* _EXERCISE DETAILS_
Where a line of the material contains the string "Blender", copy that line.

* _DATASET EXTRACT_
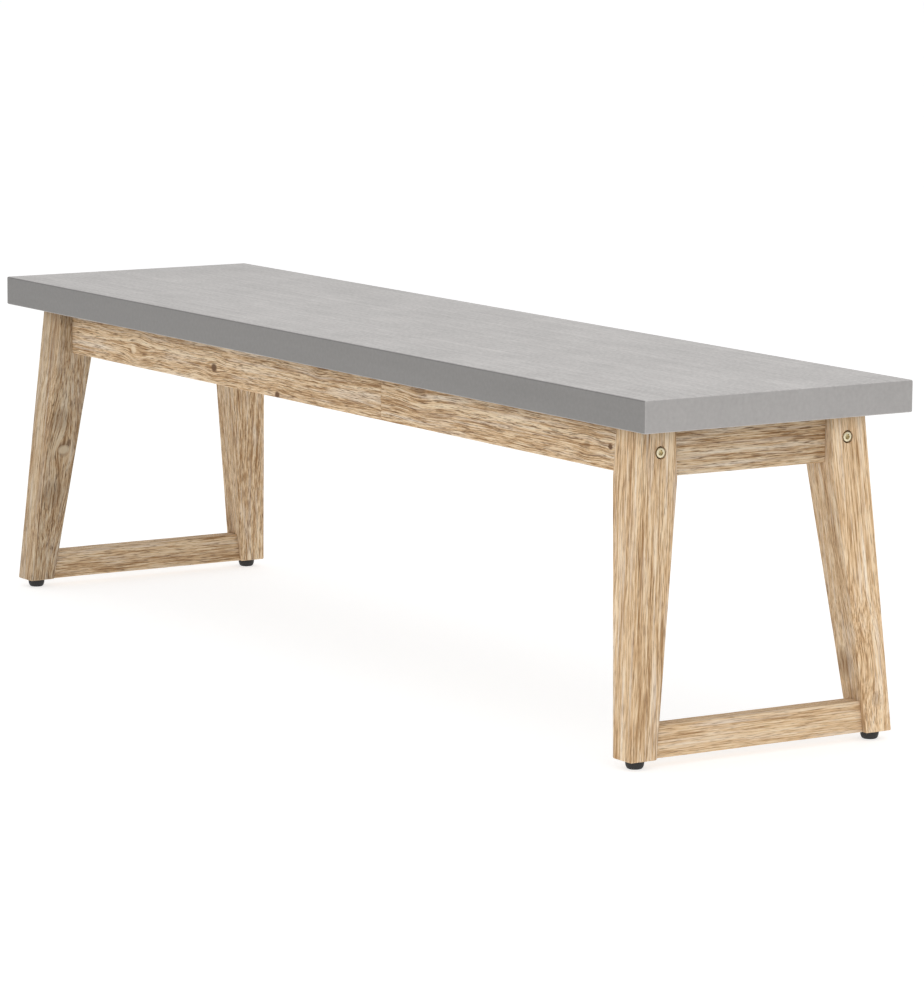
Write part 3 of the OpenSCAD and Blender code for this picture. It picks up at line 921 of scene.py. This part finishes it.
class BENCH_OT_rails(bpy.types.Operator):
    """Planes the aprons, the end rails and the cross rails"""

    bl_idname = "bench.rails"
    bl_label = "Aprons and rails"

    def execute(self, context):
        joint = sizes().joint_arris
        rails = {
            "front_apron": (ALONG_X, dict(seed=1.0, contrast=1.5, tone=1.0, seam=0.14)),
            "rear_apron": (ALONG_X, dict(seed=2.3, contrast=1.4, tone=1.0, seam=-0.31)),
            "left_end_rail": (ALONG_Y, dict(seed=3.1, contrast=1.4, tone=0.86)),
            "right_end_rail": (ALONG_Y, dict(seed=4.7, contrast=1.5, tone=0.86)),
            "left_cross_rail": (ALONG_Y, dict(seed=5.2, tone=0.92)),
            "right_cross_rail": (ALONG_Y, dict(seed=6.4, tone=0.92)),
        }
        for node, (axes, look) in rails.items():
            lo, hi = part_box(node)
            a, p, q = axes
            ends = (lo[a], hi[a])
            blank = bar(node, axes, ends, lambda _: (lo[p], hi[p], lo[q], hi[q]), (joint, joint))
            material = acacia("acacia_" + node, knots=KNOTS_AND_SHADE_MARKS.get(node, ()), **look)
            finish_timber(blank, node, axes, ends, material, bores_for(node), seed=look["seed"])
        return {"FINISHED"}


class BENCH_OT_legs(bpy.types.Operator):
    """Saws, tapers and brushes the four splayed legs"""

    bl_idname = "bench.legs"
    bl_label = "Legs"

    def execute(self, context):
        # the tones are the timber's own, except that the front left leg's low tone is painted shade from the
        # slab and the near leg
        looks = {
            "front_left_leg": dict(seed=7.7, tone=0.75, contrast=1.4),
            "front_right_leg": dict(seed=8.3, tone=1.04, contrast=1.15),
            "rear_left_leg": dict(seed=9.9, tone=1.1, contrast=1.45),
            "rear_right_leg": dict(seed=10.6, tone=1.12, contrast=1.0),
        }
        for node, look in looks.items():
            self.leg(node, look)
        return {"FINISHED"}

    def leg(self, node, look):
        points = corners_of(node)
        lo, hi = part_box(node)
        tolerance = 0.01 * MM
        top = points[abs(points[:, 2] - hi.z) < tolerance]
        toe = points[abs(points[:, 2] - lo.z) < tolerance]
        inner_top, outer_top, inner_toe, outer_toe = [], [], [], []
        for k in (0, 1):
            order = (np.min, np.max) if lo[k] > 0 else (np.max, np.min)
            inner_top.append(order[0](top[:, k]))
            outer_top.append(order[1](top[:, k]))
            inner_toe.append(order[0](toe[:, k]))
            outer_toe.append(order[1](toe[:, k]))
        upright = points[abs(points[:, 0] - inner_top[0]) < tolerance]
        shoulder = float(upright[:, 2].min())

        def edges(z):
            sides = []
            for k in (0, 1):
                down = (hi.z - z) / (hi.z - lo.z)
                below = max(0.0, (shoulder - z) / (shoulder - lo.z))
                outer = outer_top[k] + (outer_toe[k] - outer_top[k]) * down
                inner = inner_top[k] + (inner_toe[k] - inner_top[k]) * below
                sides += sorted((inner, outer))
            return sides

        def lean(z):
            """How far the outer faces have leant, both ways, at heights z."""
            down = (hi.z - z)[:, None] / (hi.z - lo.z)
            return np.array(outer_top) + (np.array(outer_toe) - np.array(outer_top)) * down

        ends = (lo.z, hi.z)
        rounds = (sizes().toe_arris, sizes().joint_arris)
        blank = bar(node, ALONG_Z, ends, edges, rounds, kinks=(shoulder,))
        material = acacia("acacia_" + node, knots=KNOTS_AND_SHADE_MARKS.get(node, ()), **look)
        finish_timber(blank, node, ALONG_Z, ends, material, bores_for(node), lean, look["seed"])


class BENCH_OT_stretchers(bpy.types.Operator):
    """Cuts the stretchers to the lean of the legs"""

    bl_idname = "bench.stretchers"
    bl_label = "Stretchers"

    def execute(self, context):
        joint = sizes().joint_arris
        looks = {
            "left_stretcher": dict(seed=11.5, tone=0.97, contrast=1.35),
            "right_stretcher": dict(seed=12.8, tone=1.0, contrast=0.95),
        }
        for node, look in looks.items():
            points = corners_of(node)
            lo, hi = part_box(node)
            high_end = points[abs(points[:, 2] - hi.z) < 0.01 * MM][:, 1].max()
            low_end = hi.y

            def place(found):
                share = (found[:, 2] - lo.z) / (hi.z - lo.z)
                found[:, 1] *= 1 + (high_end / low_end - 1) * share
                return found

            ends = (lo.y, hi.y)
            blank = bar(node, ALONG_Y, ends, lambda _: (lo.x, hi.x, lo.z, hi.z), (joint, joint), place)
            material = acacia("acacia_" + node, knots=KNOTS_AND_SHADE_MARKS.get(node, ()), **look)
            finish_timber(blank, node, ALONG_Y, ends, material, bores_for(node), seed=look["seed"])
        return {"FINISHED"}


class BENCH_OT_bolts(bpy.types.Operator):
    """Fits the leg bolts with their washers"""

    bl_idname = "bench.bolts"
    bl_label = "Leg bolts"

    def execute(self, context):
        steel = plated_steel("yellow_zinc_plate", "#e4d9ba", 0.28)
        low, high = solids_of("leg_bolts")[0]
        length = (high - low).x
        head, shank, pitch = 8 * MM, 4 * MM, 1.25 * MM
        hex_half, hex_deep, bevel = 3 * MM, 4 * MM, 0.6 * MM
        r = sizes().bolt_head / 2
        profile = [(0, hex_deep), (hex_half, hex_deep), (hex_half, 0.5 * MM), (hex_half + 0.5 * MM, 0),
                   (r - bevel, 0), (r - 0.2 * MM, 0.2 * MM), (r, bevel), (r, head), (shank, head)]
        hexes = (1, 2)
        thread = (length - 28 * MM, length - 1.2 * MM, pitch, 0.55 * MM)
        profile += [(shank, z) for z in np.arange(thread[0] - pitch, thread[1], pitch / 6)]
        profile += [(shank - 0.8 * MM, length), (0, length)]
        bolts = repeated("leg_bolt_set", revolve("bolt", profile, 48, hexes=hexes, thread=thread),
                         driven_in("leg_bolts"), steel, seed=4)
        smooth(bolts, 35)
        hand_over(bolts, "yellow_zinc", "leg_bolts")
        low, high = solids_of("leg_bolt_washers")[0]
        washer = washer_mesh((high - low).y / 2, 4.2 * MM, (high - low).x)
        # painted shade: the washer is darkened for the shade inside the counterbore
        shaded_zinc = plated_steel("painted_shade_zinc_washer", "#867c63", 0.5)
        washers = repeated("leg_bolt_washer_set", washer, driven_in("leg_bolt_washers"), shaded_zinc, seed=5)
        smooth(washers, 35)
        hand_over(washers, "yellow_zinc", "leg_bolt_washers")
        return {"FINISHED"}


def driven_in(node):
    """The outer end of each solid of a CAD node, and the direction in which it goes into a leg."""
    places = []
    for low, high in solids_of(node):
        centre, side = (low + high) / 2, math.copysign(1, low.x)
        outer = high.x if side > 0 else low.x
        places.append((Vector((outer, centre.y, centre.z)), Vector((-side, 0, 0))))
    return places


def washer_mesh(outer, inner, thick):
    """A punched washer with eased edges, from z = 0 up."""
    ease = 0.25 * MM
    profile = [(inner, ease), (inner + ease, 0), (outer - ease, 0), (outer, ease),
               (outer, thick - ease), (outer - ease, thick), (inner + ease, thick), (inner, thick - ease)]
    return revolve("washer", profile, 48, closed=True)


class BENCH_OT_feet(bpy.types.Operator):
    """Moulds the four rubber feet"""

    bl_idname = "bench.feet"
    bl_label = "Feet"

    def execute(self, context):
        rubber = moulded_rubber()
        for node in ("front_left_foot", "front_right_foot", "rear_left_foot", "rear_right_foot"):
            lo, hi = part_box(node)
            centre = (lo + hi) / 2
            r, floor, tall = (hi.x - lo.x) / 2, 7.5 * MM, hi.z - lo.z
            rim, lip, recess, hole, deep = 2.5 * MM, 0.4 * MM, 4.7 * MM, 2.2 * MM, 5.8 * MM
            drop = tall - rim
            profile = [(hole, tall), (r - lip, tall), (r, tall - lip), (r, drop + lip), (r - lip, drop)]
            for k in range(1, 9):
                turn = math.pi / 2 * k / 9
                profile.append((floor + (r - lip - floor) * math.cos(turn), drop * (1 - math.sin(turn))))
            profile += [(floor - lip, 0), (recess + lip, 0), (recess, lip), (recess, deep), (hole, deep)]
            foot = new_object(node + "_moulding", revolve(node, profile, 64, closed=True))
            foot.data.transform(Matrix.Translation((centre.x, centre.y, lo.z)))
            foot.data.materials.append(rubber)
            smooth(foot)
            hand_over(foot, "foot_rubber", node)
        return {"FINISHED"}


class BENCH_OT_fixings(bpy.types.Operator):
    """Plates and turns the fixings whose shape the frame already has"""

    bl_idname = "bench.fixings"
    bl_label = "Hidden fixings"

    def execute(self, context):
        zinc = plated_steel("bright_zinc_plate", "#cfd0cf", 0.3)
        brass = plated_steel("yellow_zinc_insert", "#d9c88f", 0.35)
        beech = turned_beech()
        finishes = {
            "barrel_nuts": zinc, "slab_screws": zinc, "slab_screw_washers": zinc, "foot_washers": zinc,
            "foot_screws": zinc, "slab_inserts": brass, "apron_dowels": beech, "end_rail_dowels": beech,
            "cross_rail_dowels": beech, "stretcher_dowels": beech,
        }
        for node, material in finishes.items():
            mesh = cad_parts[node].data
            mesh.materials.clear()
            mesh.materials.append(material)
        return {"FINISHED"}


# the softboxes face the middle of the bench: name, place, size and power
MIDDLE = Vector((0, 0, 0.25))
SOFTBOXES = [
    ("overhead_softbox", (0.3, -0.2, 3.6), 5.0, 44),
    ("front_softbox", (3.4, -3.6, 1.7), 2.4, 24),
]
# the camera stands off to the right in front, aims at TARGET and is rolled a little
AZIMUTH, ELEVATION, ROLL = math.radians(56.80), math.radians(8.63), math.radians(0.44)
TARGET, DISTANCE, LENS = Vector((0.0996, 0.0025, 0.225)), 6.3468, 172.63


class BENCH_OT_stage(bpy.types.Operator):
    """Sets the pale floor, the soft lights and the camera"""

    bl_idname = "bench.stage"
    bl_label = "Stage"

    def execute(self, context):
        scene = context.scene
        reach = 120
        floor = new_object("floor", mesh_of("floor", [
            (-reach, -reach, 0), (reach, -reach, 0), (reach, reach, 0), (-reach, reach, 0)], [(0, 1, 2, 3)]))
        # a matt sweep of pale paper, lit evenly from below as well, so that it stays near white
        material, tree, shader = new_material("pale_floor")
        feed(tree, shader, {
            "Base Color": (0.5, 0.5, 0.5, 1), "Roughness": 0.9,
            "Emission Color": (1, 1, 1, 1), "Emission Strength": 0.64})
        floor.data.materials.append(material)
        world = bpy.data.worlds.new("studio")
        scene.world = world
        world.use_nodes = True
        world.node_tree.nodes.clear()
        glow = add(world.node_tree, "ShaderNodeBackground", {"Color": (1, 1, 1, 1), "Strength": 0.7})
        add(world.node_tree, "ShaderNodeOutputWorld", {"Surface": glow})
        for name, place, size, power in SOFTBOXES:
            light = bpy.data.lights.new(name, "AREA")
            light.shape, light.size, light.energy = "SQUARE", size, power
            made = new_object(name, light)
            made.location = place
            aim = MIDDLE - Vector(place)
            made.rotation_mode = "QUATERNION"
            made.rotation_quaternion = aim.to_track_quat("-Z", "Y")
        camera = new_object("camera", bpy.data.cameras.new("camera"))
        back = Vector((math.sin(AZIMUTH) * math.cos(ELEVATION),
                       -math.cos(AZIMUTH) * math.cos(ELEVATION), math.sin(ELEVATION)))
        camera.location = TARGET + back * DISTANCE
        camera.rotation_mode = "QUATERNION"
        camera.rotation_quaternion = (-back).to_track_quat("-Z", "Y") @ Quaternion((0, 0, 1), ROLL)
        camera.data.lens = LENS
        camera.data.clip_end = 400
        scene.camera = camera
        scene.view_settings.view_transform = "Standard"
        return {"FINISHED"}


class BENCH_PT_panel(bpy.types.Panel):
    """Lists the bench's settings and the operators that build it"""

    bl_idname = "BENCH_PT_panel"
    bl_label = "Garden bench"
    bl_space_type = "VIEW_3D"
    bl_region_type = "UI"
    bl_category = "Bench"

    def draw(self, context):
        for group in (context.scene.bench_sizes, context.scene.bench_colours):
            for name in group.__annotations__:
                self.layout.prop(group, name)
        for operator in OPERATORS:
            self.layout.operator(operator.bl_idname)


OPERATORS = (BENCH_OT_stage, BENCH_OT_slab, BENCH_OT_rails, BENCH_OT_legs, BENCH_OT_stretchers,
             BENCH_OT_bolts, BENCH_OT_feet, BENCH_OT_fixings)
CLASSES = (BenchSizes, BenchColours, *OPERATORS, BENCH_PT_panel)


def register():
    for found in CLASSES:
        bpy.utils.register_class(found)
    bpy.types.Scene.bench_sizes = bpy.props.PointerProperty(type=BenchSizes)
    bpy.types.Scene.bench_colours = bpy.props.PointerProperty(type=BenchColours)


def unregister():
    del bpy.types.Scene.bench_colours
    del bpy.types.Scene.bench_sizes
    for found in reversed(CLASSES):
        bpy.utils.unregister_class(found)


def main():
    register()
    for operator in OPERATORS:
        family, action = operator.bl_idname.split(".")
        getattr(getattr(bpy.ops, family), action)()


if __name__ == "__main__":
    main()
---
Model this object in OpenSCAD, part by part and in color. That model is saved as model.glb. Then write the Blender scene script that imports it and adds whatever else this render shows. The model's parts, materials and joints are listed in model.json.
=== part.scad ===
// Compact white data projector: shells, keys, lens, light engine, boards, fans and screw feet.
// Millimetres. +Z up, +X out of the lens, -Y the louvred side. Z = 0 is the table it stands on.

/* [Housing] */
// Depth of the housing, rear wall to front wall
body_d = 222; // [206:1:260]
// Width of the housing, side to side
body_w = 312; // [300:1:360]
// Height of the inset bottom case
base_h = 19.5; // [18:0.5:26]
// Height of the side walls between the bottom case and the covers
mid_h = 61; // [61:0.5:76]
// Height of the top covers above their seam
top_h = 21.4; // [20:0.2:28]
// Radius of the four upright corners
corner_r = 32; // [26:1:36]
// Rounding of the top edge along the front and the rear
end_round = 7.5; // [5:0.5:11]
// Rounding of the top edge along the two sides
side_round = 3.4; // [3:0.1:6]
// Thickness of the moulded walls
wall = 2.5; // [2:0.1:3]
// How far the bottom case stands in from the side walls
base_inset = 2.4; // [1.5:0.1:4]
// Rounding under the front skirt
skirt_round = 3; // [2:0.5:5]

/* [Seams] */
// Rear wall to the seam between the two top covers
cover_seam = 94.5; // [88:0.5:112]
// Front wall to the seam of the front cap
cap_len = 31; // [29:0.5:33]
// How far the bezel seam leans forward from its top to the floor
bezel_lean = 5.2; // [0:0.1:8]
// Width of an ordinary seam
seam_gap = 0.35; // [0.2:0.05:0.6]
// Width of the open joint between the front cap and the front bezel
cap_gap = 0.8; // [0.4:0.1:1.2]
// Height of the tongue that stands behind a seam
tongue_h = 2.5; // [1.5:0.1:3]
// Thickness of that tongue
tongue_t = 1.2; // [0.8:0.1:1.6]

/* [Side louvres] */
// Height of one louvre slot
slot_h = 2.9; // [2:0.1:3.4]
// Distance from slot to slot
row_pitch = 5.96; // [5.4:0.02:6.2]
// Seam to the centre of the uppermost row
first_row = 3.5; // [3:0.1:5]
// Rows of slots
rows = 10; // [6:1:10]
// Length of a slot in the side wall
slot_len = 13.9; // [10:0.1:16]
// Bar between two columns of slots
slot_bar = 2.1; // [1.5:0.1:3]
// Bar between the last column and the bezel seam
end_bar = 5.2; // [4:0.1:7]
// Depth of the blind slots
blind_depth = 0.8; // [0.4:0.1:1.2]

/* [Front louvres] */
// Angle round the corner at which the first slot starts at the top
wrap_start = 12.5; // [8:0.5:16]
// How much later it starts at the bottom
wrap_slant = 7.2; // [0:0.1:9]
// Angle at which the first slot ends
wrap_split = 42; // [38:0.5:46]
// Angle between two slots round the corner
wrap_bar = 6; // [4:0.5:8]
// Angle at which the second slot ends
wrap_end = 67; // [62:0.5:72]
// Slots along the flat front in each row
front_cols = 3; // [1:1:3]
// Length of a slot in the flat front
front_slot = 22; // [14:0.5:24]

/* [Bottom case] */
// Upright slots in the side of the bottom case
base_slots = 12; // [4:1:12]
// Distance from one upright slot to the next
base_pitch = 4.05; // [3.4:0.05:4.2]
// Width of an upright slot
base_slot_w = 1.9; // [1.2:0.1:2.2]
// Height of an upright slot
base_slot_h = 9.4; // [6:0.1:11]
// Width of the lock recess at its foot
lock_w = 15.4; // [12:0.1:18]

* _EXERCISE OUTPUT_
Write part 3 of the OpenSCAD and Blender code for this picture. It picks up at line 921 of scene.py. This part finishes it.
Model this object in OpenSCAD, part by part and in color. That model is saved as model.glb. Then write the Blender scene script that imports it and adds whatever else this render shows. The model's parts, materials and joints are listed in model.json.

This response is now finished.